-- Request --
Can you return the records below exactly as they stand, but only from the first line through the one with "at both ends."?

╭─ The input

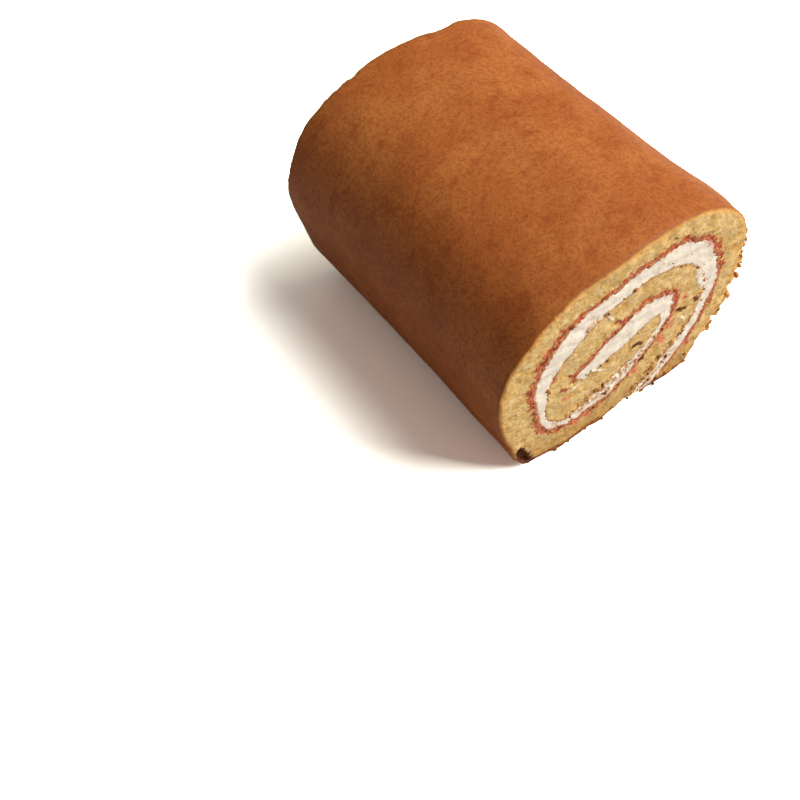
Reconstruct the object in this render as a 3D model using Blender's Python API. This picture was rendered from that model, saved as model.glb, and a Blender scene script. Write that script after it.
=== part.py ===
"""A swiss roll cake, cut square at both ends.

A thin sheet of sponge is spread with jam and then cream, and rolled up with its outer end tucked
underneath. Its layers run from one cut to the other, so each is one outline, drawn in the plane of the
cut (X across, Z up) and carried along the roll (Y). The shown cut faces -Y, and the roll rests on Z = 0.
"""

import math

import bmesh
import bpy
import numpy as np
from mathutils import Matrix

MM = 0.001

# Driving dimensions, in millimetres
ROLL_LENGTH = 98.0
ROLL_WIDTH = 90.6
ROLL_HEIGHT = 78.3
JAM_THICKNESS = 1.1
CLEARANCE = 0.3  # between touching layers
FILLING_FLOOR = 0.4  # how far the jam and the cream stay above what the roll rests on

# The sheet's middle line, from the outer end under the roll to the inner end: X, Z and sheet thickness
FIRST_TURN = (
    (16.6, 1.3, 2.0),
    (24.9, 3.9, 7.6),
    (32.8, 10.6, 11.2),
    (39.8, 31.5, 11.0),
    (35.4, 55.0, 10.2),
    (24.7, 68.4, 9.2),
    (7.7, 74.1, 8.2),
    (-12.3, 71.8, 9.4),
    (-31.6, 63.2, 10.6),
    (-39.4, 47.9, 11.2),
    (-36.2, 28.0, 10.8),
    (-28.4, 10.8, 12.0),
)
SECOND_TURN = (
    (-15.9, 5.9, 11.8),
    (-0.1, 6.8, 13.0),
    (11.6, 16.1, 13.0),
    (21.3, 28.9, 13.2),
    (23.2, 41.8, 11.0),
    (16.6, 53.0, 8.8),
    (4.9, 56.9, 10.4),
    (-10.1, 52.5, 12.4),
    (-20.6, 42.8, 11.2),
    (-22.9, 31.4, 9.8),
)
INNER_END = (
    (-18.0, 23.6, 13.6),
    (-5.9, 27.5, 13.6),
    (5.2, 33.6, 11.0),
    (12.7, 38.6, 5.0),
)

# Where the layers start and stop, as shares of the sheet's length from its outer end
SPONGE_END = 0.999  # the cream goes round this end
JAM_START = 0.02
JAM_END = 0.884
CREAM_START = 0.004
CREAM_END = 0.884
CREAM_FOLD = 0.915  # where the cream turns back along the sheet's inner end
CREAM_MOUTH = 0.612  # where it comes out at the seam, on the sheet's outer face

# How the roll's sides stray from straight: share of its length, right side out, left side in
SIDE_STATIONS = (
    (0.0, 0.0, 0.0),
    (0.1, 1.3, 0.4),
    (0.35, 0.9, 1.0),
    (0.7, 0.3, 0.6),
    (1.0, 0.0, -0.7),
)

# Fineness
PATH_STEPS = 1600
TURN_PER_POINT = math.radians(9)
LENGTH_PER_POINT = 7.0
SMOOTH_BELOW = math.radians(40)
WELD = 0.001


def smooth_path(stations, steps):
    """A natural cubic spline through the stations, which are spaced by their distance apart."""
    rows = np.array(stations, float)
    gap = np.linalg.norm(np.diff(rows[:, :2], axis=0), axis=1)
    reach = np.concatenate([[0.0], np.cumsum(gap)])
    last = len(rows) - 1
    system = np.eye(last + 1)
    target = np.zeros_like(rows)
    for i in range(1, last):
        system[i, i - 1 : i + 2] = gap[i - 1], 2 * (gap[i - 1] + gap[i]), gap[i]
        target[i] = 6 * ((rows[i + 1] - rows[i]) / gap[i] - (rows[i] - rows[i - 1]) / gap[i - 1])
    bend = np.linalg.solve(system, target)
    at = np.linspace(0.0, reach[-1], steps)
    i = np.clip(np.searchsorted(reach, at, side="right") - 1, 0, last - 1)
    h = gap[i][:, None]
    before = (reach[i + 1] - at)[:, None]
    after = (at - reach[i])[:, None]
    curved = (bend[i] * before**3 + bend[i + 1] * after**3) / (6 * h)
    return curved + (rows[i] / h - bend[i] * h / 6) * before + (rows[i + 1] / h - bend[i + 1] * h / 6) * after


class Sheet:
    """The rolled sheet: its middle line, its outward direction and half its thickness all along it."""

    def __init__(self, stations):
        path = smooth_path(stations, PATH_STEPS)
        self.middle = path[:, :2]
        self.half = path[:, 2:] / 2
        along = np.gradient(self.middle, axis=0)
        along /= np.linalg.norm(along, axis=1)[:, None]
        self.outward = np.stack([along[:, 1], -along[:, 0]], axis=1)

    def face(self, sign, clearance, start, stop):
        """The outer (+1) or inner (-1) face between two shares of the sheet, moved off it by clearance."""
        first, last = (round(share * (PATH_STEPS - 1)) for share in (start, stop))
        step = 1 if last >= first else -1
        picked = np.arange(first, last + step, step)
        offset = self.half[picked] + clearance
        return self.unfolded(picked, offset, self.middle[picked] + sign * self.outward[picked] * offset)

    def unfolded(self, picked, offset, points):
        """The points that keep their offset from the whole bend, where a tight bend would fold the face."""
        kept = np.ones(len(points), bool)
        window = PATH_STEPS // 8
        for k, (i, point) in enumerate(zip(picked, points)):
            bend = self.middle[max(i - window, 0) : i + window]
            kept[k] = np.linalg.norm(bend - point, axis=1).min() > offset[k, 0] - CLEARANCE / 10
        return points[kept]


def thinned(points):
    """The points that a curve needs: close together where it bends, further apart where it runs straight."""
    run = np.diff(points, axis=0)
    length = np.linalg.norm(run, axis=1)
    heading = np.unwrap(np.arctan2(run[:, 1], run[:, 0]))
    turn = np.abs(np.diff(heading, prepend=heading[0]))
    need = np.concatenate([[0.0], np.cumsum(turn / TURN_PER_POINT + length / LENGTH_PER_POINT)])
    wanted = np.linspace(0.0, need[-1], max(2, math.ceil(need[-1])))
    return points[np.unique(np.searchsorted(need, wanted - TURN_PER_POINT / PATH_STEPS))]


def outline(*runs):
    """One closed outline from runs of points."""
    return np.concatenate([thinned(run) for run in runs])


def layer_outlines(sheet):
    """The outlines of the sponge, the jam on its inner face, and the cream that fills the rest of the roll."""
    jam_top = CLEARANCE + JAM_THICKNESS
    return {
        "sponge": outline(
            sheet.face(1, 0, 0, SPONGE_END),
            sheet.face(-1, 0, SPONGE_END, 0),
        ),
        "jam": outline(
            sheet.face(-1, CLEARANCE, JAM_START, JAM_END),
            sheet.face(-1, jam_top, JAM_END, JAM_START),
        ),
        "cream": outline(
            sheet.face(-1, jam_top + CLEARANCE, CREAM_START, CREAM_END),
            sheet.face(-1, CLEARANCE, CREAM_FOLD, 1),
            sheet.face(1, CLEARANCE, 1, CREAM_MOUTH),
        ),
    }


def filled_outline(name, points):
    """A 2D curve along the outline, filled and extruded to the roll's length, as a mesh."""
    curve = bpy.data.curves.new(name, "CURVE")
    curve.dimensions = "2D"
    curve.fill_mode = "BOTH"
    curve.extrude = ROLL_LENGTH / 2
    spline = curve.splines.new("POLY")
    spline.points.add(len(points) - 1)
    for point, (x, z) in zip(spline.points, points):
        point.co = (x, z, 0.0, 1.0)
    spline.use_cyclic_u = True
    drawn = bpy.data.objects.new(name, curve)
    bpy.context.scene.collection.objects.link(drawn)
    graph = bpy.context.evaluated_depsgraph_get()
    mesh = bpy.data.meshes.new_from_object(drawn.evaluated_get(graph))
    bpy.data.objects.remove(drawn)
    return mesh


def cut_across(solid):
    """Cut the straight solid at the side stations, so that it can bend there."""
    for share, _, _ in SIDE_STATIONS[1:-1]:
        everything = solid.verts[:] + solid.edges[:] + solid.faces[:]
        place = (0.0, 0.0, ROLL_LENGTH * (0.5 - share))
        bmesh.ops.bisect_plane(solid, geom=everything, plane_co=place, plane_no=(0, 0, 1))


def baked_place(x, y, z):
    """Where a point of the straight roll lies on the real one, whose sides swell and draw in a little."""
    share, right, left = zip(*SIDE_STATIONS)
    at = y / ROLL_LENGTH + 0.5
    side = x / (ROLL_WIDTH / 2)
    push = np.interp(at, share, right) if side > 0 else np.interp(at, share, left)
    upright = math.sin(math.pi * min(max(z / ROLL_HEIGHT, 0.0), 1.0))
    return x + push * side**2 * upright, y, z


def build_layer(name, points, floor, colour, roughness, collection):
    """The solid of one layer."""
    mesh = filled_outline(name, points)
    solid = bmesh.new()
    solid.from_mesh(mesh)
    bmesh.ops.remove_doubles(solid, verts=solid.verts, dist=WELD)
    cut_across(solid)
    for vertex in solid.verts:
        across, up, front = vertex.co
        x, y, z = baked_place(across, -front, max(up, floor))
        vertex.co = (x * MM, y * MM, z * MM)
    bmesh.ops.recalc_face_normals(solid, faces=solid.faces)
    solid.to_mesh(mesh)
    solid.free()
    mesh.materials.clear()
    mesh.materials.append(plain_material(name, colour, roughness))
    mesh.shade_smooth()
    mesh.set_sharp_from_angle(angle=SMOOTH_BELOW)
    layer = bpy.data.objects.new(name, mesh)
    collection.objects.link(layer)
    return layer


def plain_material(name, colour, roughness):
    """One food's colour and shine."""
    material = bpy.data.materials.new(name)
    material.use_nodes = True
    shader = material.node_tree.nodes["Principled BSDF"]
    shader.inputs["Base Color"].default_value = (*colour, 1.0)
    shader.inputs["Roughness"].default_value = roughness
    shader.inputs["Metallic"].default_value = 0.0
    return material


def centre_across(layers):
    """Move the roll across so that the middle of its box is at X = 0."""
    across = [vertex.co.x for layer in layers for vertex in layer.data.vertices]
    shift = Matrix.Translation((-(min(across) + max(across)) / 2, 0.0, 0.0))
    for layer in layers:
        layer.data.transform(shift)


def main():
    for old in list(bpy.data.objects):
        bpy.data.objects.remove(old)
    roll = bpy.data.collections.new("swiss_roll")
    bpy.context.scene.collection.children.link(roll)
    outlines = layer_outlines(Sheet(FIRST_TURN + SECOND_TURN + INNER_END))
    sponge = build_layer("sponge", outlines["sponge"], 0.0, (0.72, 0.47, 0.16), 0.85, roll)
    jam = build_layer("jam", outlines["jam"], FILLING_FLOOR, (0.42, 0.02, 0.02), 0.35, roll)
    cream = build_layer("cream", outlines["cream"], FILLING_FLOOR, (0.86, 0.78, 0.70), 0.55, roll)
    centre_across((sponge, jam, cream))


main()
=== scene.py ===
import math

import bmesh
import bpy
import numpy as np
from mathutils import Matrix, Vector, kdtree, noise
from mathutils.geometry import delaunay_2d_cdt


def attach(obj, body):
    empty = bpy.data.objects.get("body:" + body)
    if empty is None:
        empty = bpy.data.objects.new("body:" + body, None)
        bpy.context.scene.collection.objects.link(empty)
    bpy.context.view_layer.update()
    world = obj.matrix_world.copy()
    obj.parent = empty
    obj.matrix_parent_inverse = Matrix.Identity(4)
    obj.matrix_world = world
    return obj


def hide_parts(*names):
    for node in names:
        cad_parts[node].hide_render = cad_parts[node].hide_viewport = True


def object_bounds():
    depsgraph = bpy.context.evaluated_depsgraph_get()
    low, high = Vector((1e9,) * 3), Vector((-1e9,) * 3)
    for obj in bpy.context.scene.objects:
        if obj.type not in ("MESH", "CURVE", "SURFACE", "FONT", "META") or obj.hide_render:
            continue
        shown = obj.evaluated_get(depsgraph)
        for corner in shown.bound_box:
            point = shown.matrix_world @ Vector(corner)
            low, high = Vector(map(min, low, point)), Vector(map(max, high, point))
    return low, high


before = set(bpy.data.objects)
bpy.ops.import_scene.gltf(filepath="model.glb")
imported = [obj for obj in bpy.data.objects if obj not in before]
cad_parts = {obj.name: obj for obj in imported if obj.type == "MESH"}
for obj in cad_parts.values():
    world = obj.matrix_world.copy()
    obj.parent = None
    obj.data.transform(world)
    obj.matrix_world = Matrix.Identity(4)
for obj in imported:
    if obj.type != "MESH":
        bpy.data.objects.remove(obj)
cad_box = [list(corner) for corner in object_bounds()]

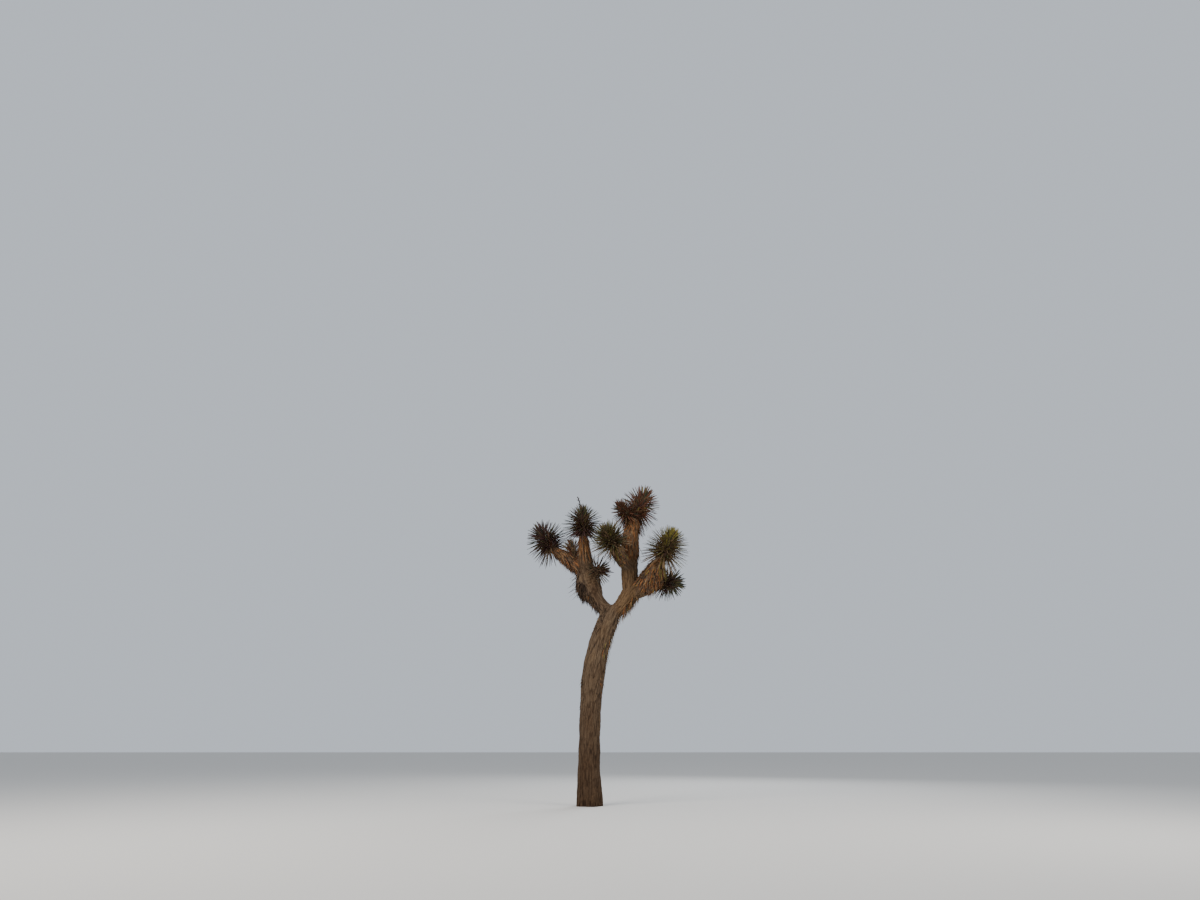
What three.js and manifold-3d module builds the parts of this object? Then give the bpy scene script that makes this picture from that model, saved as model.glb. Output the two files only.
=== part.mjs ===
// A young Joshua tree: a leaning trunk with a root flare, a forked crown of thick boughs in skirts of
// dead leaves, and a head of stiff dagger leaves at the tip of every bough.
// Units are millimetres, +Z is up, and the tree is seen from the front along +Y.
// The origin is the middle of the flat cut under the trunk.

import * as THREE from 'three';
import { mergeVertices } from 'three/addons/utils/BufferGeometryUtils.js';
import Module from 'manifold-3d';

const wasm = await Module();
wasm.setup();

// Trunk
const FOOT_RADIUS = 162;
const FLARE_DEPTH = 30;
const FLARE_HEIGHT = 520;
const FLARE_LOBES = 5;
const TRUNK_RADIUS = 150;
const TRUNK_WAIST_RADIUS = 144;
const TRUNK_SWELL_RADIUS = 157;
const UPRIGHT_HEIGHT = 1410;
const LEAN_STARTS = new THREE.Vector3(-10, 10, 1960);
const FORK = new THREE.Vector3(352, 50, 2660);

// How far the rounded end of a limb closes in, as a share squared of its radius
const DOME_CLOSING = 0.82;

// Gap left between pieces that meet
const GAP = 0.4;

// Dagger leaves
const LEAF_WIDTH = 27;
const LEAF_THICKNESS = 9;
const LEAF_CLEARANCE = 6;
const GOLDEN_ANGLE = 137.508;
const LOWEST_LEAF_SPREAD = 136;
const HIGHEST_LEAF_SPREAD = 8;
const YOUNGEST_LEAF_SHARE = 0.68;

// Where along its stem a head's leaves centre, as a share of the stem
const HEAD_MIDDLE = 0.6;

// Dead leaves, pressed back along a bough
const DEAD_LEAF_WIDTH = 30;
const DEAD_LEAF_THICKNESS = 10;

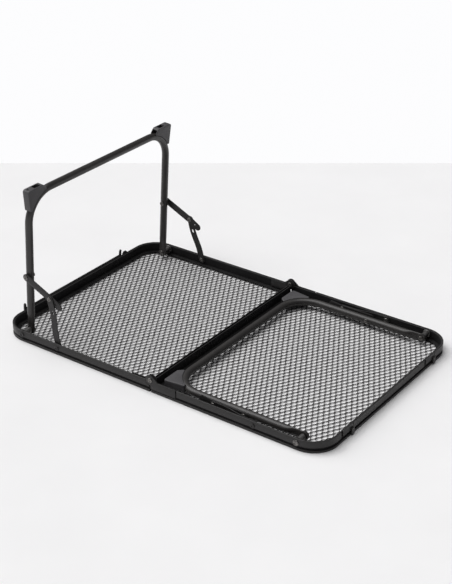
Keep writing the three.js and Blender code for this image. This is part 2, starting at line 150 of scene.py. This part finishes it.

╰─

-- The answer --
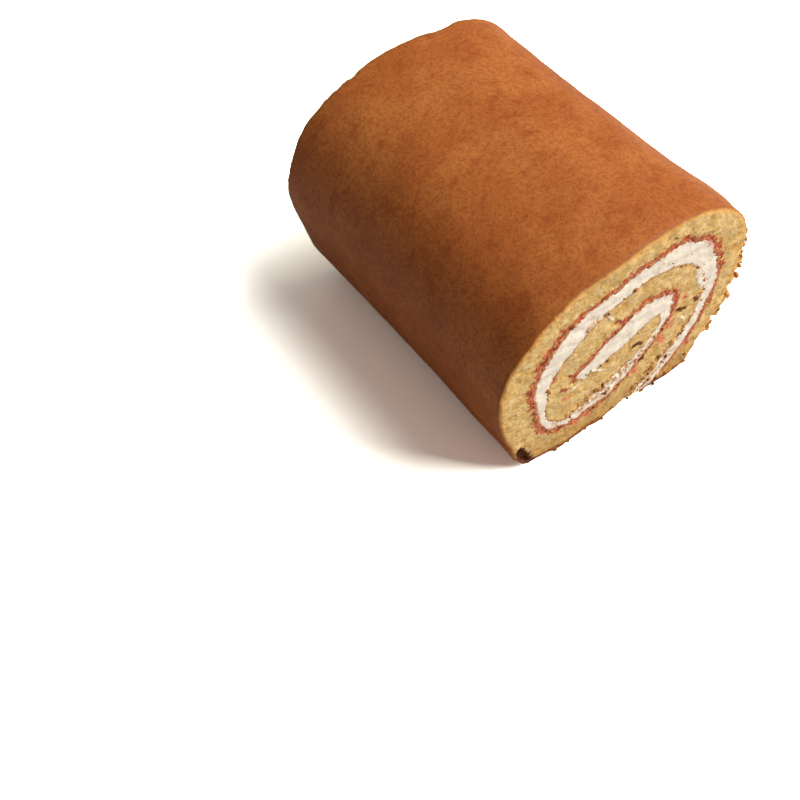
Reconstruct the object in this render as a 3D model using Blender's Python API. This picture was rendered from that model, saved as model.glb, and a Blender scene script. Write that script after it.
=== part.py ===
"""A swiss roll cake, cut square at both ends.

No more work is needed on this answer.